> _TASK PROMPT_:
In the records below, find the line with "shown = obj.evaluated_get(depsgraph)" and the line with "obj.parent = None"; return exactly those lines and every line between them.

> _RECORDS FOR THE TASK_:
_ _ _
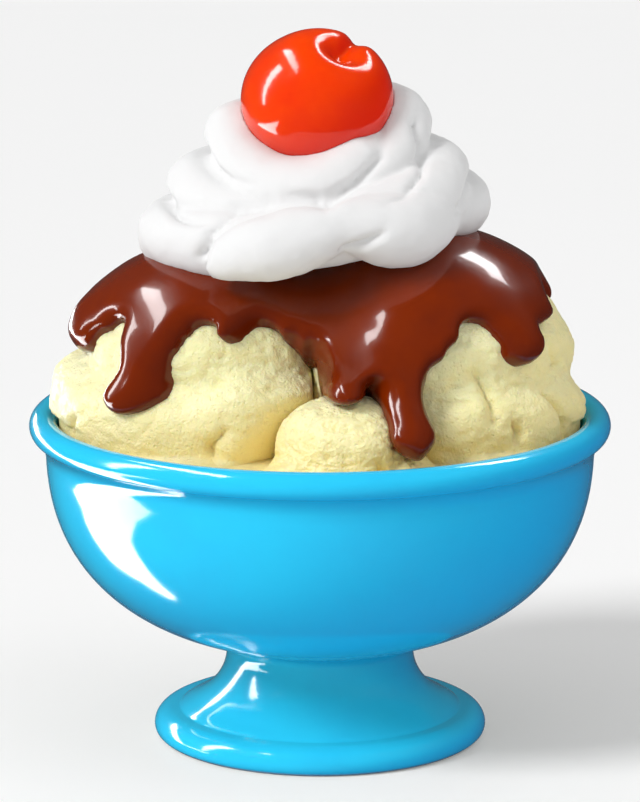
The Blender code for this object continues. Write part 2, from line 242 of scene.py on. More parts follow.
_ _ _
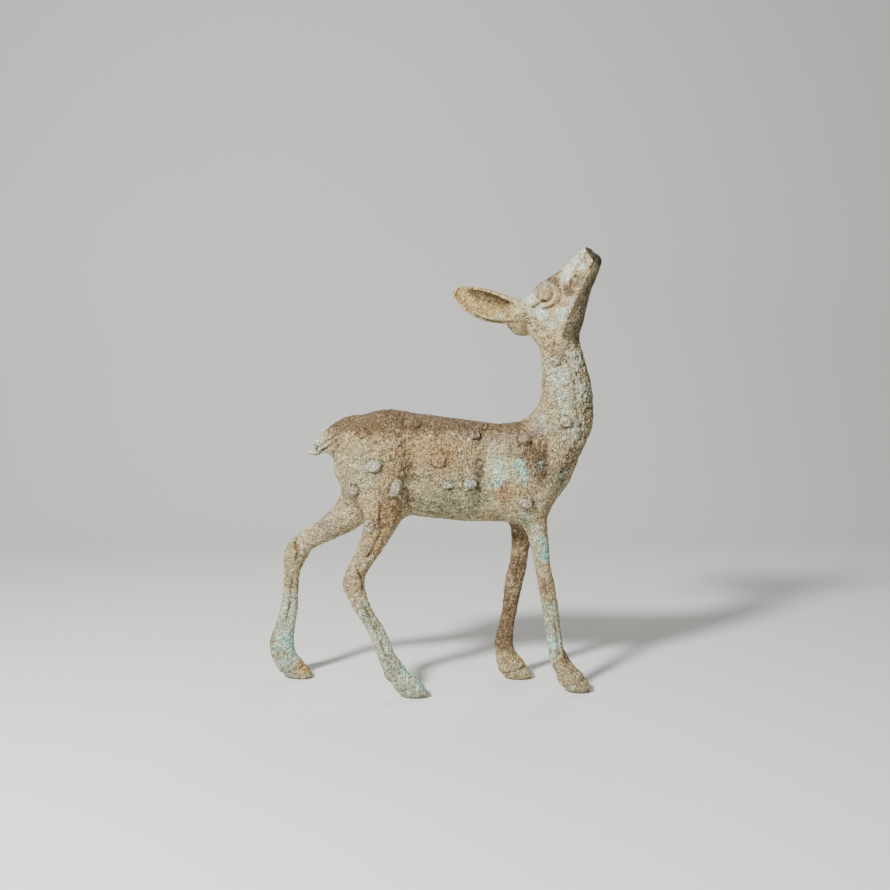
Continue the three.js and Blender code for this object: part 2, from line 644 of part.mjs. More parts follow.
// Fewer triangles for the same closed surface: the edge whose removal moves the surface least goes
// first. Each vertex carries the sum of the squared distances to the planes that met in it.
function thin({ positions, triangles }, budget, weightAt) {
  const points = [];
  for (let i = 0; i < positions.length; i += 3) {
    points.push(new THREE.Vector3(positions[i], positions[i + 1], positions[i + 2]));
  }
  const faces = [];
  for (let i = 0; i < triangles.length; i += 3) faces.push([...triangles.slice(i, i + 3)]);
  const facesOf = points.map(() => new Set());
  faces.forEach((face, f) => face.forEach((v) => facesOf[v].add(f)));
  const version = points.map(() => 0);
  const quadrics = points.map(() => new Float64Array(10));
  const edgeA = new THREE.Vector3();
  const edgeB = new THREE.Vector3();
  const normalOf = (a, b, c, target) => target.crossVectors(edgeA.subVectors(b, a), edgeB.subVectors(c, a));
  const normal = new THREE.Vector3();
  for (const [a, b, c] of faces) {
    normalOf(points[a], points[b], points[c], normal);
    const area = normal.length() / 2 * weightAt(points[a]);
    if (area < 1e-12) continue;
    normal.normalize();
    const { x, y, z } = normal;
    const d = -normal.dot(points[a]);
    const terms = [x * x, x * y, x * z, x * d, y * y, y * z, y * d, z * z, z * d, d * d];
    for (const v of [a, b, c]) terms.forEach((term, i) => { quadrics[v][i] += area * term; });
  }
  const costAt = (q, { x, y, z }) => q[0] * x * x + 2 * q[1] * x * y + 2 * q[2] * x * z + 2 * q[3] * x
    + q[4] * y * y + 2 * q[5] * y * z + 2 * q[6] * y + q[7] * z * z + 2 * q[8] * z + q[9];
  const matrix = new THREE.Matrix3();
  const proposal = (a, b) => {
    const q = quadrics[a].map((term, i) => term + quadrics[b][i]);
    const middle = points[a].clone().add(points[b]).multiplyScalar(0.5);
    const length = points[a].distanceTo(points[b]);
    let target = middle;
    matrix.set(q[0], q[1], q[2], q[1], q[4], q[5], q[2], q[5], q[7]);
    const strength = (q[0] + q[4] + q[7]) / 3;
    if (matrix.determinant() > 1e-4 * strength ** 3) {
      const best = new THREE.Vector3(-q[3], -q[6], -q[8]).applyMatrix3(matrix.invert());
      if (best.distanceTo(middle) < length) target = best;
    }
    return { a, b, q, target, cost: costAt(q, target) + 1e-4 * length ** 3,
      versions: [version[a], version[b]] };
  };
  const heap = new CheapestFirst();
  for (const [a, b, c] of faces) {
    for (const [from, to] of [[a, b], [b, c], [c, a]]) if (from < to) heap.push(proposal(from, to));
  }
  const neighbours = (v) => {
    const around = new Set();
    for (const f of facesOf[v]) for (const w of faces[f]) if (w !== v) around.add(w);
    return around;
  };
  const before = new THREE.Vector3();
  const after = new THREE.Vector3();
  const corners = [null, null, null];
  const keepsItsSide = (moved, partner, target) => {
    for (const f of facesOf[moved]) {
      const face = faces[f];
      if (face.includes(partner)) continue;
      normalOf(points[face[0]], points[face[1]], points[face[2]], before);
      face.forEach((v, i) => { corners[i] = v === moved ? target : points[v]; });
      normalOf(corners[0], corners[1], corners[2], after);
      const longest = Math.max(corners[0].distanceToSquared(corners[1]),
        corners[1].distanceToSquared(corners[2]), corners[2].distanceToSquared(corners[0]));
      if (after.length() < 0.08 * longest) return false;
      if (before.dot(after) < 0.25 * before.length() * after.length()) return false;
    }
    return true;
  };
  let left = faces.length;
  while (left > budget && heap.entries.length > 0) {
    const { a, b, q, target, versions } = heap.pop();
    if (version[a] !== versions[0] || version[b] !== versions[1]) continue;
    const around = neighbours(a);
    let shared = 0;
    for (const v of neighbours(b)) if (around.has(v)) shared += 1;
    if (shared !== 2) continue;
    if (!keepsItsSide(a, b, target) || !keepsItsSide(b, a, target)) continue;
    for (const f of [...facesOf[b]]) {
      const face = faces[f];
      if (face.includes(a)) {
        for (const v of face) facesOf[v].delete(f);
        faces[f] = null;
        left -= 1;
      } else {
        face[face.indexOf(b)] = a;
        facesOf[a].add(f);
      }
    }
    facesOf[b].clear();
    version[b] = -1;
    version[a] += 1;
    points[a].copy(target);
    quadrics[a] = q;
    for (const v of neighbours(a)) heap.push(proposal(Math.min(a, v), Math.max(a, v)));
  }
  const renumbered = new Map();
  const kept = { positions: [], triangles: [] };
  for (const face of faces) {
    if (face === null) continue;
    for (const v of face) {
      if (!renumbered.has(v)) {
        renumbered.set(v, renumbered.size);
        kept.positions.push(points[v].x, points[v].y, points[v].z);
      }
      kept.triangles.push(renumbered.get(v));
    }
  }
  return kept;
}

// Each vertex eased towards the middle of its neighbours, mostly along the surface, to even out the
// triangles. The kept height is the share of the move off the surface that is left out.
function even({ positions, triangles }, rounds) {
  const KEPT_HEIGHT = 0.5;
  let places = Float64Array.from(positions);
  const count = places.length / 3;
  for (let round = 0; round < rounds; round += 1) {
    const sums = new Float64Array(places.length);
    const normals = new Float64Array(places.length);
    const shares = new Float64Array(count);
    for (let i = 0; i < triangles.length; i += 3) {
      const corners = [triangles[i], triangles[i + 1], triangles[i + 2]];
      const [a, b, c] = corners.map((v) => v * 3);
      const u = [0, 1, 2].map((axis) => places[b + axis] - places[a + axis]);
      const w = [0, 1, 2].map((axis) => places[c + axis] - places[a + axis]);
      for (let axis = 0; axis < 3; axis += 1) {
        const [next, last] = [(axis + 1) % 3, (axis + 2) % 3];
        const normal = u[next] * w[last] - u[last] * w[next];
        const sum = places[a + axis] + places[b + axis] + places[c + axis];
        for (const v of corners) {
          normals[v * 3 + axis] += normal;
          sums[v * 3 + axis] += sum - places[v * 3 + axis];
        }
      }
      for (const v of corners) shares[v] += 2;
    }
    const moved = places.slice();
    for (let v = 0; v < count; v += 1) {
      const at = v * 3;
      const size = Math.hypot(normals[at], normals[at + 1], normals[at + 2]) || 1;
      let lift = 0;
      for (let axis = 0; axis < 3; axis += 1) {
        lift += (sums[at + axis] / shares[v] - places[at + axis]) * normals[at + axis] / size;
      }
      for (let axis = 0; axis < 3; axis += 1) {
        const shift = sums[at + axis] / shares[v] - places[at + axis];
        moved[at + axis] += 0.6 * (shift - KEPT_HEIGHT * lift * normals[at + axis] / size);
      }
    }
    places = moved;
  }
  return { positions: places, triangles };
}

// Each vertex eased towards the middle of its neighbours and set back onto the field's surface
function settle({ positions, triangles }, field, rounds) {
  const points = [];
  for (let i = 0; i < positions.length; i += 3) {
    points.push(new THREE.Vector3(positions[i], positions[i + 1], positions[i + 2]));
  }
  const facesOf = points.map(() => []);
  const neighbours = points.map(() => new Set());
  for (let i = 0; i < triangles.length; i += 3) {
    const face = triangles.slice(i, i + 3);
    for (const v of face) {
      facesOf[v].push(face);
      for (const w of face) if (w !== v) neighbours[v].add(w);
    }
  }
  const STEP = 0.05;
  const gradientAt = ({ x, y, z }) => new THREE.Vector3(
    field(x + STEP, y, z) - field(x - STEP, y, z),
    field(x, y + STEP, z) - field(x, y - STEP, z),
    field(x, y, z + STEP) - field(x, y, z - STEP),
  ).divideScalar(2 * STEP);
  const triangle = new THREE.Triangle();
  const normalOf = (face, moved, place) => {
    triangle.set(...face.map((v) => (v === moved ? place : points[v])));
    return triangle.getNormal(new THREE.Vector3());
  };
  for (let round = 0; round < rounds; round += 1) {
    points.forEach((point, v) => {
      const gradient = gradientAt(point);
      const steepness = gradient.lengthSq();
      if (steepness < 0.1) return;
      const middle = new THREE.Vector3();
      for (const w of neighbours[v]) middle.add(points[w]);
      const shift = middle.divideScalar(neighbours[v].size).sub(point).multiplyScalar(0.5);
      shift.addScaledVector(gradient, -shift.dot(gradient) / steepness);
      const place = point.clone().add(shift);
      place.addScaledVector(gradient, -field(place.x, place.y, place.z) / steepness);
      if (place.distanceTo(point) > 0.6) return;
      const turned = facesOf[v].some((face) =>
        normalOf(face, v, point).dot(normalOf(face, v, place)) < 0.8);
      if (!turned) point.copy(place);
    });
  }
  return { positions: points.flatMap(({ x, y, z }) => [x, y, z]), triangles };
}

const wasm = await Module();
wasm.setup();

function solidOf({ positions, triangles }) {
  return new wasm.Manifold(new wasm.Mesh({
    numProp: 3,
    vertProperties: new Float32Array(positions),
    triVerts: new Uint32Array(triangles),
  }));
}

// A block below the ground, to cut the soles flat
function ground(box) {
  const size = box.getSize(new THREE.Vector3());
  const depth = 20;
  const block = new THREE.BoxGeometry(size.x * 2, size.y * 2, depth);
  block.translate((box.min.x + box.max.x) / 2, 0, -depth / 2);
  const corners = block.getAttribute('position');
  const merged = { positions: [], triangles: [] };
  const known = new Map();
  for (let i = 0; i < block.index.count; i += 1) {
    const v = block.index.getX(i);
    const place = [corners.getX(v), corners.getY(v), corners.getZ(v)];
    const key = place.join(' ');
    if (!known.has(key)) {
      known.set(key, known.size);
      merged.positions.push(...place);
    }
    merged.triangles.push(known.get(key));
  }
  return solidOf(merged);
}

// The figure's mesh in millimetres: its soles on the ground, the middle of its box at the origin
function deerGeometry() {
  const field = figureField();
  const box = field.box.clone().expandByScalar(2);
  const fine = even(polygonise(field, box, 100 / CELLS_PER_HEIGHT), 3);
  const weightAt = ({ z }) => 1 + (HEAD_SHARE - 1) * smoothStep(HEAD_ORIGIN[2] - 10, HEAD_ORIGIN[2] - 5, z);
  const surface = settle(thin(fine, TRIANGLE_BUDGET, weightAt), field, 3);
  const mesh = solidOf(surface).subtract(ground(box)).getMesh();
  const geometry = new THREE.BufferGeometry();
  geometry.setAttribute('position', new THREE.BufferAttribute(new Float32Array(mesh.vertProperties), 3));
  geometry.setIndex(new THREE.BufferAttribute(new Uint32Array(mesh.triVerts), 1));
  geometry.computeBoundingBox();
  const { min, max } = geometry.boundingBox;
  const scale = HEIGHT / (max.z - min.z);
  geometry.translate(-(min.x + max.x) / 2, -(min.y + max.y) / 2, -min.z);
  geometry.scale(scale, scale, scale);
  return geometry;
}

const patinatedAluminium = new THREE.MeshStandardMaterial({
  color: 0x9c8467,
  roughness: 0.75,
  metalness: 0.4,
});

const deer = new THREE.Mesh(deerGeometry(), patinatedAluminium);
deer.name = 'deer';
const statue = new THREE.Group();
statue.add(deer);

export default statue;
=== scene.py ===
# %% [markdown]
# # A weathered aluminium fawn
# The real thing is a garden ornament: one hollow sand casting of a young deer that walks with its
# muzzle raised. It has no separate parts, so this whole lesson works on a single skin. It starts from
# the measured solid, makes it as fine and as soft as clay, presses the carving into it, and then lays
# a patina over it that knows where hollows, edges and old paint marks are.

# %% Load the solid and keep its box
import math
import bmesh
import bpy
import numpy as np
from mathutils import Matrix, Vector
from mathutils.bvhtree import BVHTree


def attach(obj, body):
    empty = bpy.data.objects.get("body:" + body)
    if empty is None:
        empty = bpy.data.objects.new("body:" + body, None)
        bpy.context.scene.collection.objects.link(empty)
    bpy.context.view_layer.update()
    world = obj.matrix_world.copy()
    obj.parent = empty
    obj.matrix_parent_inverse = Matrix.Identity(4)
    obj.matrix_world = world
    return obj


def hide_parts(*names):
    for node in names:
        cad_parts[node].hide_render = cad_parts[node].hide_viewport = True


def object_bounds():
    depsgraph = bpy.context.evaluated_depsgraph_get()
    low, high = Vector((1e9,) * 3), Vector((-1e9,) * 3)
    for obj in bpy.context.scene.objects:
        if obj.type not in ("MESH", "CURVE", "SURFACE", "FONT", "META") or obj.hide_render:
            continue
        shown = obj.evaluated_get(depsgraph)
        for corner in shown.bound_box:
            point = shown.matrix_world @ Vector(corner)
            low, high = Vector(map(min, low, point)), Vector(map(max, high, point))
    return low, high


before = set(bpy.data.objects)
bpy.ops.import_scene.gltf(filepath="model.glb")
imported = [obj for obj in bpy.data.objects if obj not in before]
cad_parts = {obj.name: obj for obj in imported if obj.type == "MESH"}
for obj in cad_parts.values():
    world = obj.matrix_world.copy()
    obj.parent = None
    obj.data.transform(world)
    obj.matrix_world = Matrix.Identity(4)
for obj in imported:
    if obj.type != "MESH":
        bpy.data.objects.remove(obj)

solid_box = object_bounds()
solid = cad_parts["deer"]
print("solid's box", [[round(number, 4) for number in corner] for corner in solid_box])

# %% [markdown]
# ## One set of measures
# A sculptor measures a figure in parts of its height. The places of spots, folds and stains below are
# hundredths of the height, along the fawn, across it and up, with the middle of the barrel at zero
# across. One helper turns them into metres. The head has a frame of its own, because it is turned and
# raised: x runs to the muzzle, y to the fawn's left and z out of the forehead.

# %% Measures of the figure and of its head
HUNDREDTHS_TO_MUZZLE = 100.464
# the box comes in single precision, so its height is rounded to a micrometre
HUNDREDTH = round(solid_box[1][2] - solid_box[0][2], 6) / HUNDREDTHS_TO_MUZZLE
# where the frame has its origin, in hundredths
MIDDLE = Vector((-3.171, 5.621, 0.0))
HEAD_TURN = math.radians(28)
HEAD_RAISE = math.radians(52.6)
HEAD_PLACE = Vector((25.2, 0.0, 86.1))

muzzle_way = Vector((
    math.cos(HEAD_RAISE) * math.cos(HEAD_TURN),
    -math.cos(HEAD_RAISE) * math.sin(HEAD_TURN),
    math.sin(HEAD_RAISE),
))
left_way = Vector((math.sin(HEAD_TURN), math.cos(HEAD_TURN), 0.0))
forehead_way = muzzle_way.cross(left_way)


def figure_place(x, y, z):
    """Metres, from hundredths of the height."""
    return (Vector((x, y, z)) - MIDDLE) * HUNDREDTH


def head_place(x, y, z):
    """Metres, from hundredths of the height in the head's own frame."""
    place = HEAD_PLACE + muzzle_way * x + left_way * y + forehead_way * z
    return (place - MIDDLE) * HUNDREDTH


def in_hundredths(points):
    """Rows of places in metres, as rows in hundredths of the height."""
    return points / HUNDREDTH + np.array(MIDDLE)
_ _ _
> _THE SOLUTION_:
        shown = obj.evaluated_get(depsgraph)
        for corner in shown.bound_box:
            point = shown.matrix_world @ Vector(corner)
            low, high = Vector(map(min, low, point)), Vector(map(max, high, point))
    return low, high


before = set(bpy.data.objects)
bpy.ops.import_scene.gltf(filepath="model.glb")
imported = [obj for obj in bpy.data.objects if obj not in before]
cad_parts = {obj.name: obj for obj in imported if obj.type == "MESH"}
for obj in cad_parts.values():
    world = obj.matrix_world.copy()
    obj.parent = None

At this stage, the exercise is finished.